Sashimi is actually is a good option, as a lot of it is really easily digestible. This might be something to work up to as a compromise. I fell into that raw fish icky thing too, until I tried it and found that raw fish is...you know, not fishy. Could you start with seared ahi tuna, move into the sushi counterpart, and then talk her into the divine barbequed eel? Oof, don't call it eel, though. Aw, forget the eel and try to get her into tuna sashimi, then proceed from there.

[sigh] I feel for you. Try not to argue about food. Her medical issues are non-negotiable, obviously. Her unwillingness to try new foods, well, ultimately she'll have to decide on her own to try something. Probably when no-one's looking. E-mail if you want to pick my brain more on how I "evolved."
posted by desuetude at 8:03 PM on June 20, 2005


Don't take her to these gorgeous meals. What's the point of taking her out and having her eat chicken and rice while you sample tasty, exotic foodstuffs? As a fellow food lover, nothing could kill the experience faster except for, uh, sucky food. Find a friend to go these restaurants with and leave your gf at home. When you get back, tell her all about it or maybe she won't want to hear it and this'll just be your thing. I have a feeling you'll both be happier for it. Couples don't have to do everything about it. Sometimes two people can't reach a compromise and they should just go their own way.
posted by nixerman at 8:57 PM on June 20, 2005


From experience, I also second the chow friend option. Together with my wife and kids we found some restaurants in our neighborhood that we visit for family meals. Nothing special food-wise, but the predictable menu takes a lot of pressure away from the dining experience.
If I feel like having something special, I have dinner with my food friends. We even make some food frenzy trips once in a while. This may sound like a bit too much. But on the other hand - I don't have a weekly pokernight, I don't go to football games, I am a faithful husband (yes, my wife is also reading MeFi), and I don't have that shoe and boot thing going on, so what's the problem?
Also, as I do all the cooking in the household, I use my new experiences to develop my home cooking skills, from which she also benefits. The first time I went out on a food safari with my buddy, I felt a bit awkward, but that feeling was immediately gone when I tasted some wild strawberries (on the market in Yangon, Burma, to be exact). Damn, you only can find out that you can be knocked out of your senses by eating a strawberry at the other side of the globe when you actually do it. Meanwhile, I still count my blessings for the solution we worked out.
posted by ouke at 1:56 AM on June 21, 2005


Befriend another foodie/non-foodie couple who likes to travel.
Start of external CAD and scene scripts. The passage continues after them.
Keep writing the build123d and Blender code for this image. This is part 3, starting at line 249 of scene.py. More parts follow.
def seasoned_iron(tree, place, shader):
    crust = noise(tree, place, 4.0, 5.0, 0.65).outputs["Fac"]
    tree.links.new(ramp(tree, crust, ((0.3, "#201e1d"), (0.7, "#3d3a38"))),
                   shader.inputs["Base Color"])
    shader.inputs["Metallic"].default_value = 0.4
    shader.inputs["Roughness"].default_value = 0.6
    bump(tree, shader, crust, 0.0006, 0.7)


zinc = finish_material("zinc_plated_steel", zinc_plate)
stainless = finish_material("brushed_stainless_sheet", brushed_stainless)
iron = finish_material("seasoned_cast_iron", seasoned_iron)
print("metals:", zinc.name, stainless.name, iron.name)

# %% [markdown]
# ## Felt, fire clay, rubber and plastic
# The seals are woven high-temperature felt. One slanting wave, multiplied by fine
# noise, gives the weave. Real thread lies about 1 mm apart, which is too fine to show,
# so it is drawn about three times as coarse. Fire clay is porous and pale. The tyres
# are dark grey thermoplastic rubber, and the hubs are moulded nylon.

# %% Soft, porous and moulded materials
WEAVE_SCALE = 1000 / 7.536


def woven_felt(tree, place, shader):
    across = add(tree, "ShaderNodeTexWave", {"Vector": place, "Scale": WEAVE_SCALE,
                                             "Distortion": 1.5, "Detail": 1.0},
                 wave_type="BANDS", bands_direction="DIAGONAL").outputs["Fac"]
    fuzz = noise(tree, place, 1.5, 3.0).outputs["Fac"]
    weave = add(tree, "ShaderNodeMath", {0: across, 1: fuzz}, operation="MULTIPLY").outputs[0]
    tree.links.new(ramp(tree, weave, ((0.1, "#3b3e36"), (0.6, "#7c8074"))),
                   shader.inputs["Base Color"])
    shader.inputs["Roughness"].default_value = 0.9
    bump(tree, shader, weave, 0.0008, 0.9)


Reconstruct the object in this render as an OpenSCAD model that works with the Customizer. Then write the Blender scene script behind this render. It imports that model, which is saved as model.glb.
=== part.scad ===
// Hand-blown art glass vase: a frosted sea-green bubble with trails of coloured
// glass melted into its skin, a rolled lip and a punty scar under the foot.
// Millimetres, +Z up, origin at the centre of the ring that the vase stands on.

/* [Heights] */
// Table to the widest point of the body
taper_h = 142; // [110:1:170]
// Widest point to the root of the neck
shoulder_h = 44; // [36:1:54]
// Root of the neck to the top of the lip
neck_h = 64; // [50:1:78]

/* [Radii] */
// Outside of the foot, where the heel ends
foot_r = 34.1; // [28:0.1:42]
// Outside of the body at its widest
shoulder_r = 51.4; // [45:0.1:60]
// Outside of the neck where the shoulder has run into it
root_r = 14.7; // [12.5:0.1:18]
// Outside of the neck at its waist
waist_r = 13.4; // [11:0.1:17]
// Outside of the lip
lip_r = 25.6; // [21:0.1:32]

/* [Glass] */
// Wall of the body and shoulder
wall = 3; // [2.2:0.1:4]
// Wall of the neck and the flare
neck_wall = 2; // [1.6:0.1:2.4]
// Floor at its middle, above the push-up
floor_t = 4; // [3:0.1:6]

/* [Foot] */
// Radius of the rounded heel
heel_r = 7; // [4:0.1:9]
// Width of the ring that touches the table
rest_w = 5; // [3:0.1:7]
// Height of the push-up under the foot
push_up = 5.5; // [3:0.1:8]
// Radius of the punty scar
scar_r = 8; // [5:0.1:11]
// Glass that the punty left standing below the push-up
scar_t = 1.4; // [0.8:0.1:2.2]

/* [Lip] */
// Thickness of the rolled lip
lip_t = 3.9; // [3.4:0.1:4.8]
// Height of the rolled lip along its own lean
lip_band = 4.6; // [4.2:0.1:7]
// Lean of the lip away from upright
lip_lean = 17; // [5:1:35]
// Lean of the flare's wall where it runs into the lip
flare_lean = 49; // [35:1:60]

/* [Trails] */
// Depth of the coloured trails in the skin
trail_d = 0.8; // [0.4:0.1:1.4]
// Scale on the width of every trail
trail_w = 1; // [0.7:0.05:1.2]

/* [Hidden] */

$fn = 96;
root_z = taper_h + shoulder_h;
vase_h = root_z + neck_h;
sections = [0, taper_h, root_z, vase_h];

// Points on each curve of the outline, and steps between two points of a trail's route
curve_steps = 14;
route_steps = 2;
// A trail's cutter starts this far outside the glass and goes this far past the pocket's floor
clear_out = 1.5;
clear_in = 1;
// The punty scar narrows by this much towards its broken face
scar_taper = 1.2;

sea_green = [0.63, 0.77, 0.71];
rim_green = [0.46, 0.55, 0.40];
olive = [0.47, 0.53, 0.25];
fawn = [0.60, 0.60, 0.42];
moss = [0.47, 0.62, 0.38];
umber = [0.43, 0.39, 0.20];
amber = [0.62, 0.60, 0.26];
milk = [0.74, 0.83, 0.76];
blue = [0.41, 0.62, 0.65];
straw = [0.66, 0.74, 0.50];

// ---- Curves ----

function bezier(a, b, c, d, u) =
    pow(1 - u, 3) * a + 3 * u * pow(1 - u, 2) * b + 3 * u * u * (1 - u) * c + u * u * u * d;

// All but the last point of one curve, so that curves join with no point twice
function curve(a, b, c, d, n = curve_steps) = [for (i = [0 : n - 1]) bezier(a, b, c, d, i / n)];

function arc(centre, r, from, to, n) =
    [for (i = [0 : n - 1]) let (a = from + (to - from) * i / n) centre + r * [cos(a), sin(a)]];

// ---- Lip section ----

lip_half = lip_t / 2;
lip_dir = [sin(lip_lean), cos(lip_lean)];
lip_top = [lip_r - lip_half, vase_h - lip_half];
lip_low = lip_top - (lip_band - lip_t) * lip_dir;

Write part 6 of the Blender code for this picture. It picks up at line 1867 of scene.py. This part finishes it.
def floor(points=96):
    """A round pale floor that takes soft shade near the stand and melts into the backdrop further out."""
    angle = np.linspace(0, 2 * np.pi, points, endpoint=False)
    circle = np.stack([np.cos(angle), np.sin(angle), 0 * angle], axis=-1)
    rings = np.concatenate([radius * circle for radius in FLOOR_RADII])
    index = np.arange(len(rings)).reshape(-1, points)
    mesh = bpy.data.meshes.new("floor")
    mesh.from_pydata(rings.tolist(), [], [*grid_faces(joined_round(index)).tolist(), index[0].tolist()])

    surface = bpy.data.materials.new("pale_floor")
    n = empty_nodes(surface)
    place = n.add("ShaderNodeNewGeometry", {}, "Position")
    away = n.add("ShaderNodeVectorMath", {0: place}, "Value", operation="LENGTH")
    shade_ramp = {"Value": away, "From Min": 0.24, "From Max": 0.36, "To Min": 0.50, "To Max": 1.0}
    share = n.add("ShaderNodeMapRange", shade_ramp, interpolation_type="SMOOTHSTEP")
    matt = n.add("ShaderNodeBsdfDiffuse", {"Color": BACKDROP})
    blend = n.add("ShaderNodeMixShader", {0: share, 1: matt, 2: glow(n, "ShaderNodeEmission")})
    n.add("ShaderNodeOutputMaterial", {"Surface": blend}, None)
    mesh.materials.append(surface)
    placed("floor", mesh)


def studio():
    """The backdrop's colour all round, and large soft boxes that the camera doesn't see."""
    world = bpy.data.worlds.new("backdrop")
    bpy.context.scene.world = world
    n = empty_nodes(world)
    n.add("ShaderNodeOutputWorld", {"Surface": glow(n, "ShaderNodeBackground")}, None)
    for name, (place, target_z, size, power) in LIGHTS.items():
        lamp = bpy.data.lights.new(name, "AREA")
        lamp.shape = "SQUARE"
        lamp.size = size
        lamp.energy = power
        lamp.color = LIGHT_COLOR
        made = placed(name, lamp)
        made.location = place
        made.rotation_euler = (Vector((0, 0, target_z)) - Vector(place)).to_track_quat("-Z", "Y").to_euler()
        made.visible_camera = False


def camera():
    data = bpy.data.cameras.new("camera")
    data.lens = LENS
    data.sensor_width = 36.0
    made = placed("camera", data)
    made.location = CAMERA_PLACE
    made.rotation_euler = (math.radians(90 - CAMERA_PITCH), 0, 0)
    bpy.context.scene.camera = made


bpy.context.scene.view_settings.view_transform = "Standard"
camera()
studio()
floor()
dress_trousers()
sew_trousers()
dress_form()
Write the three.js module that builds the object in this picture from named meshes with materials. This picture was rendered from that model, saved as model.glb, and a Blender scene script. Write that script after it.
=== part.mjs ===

You and your fellow foodie can enjoy the nice restaurants and let the non-foodies shop or sightsee or go to museums.

Barring that, just suck it up and spend a night alone in Napa (or wherever). Don't make your girlfriend tag along on a trip she won't enjoy just because you need company.
posted by nebulawindphone at 5:54 AM on June 21, 2005


Chowbuddy, chowbuddy, chowbuddy. It can't be said enough. That in conjunction with calling ahead (and tipping well!) and home experimentation seems like it's going to be the only viable solution. Wish I could offer some advice on how to expand a picky palate, but my own foodie-awakening was more of a lightning strike: that is, suddenly I became willing to try anything once. And I'm usually glad I did.

There can be upsides to the DIY route, though. I never would've attempted to make my own marshmallows until I became close friends with a vegetarian.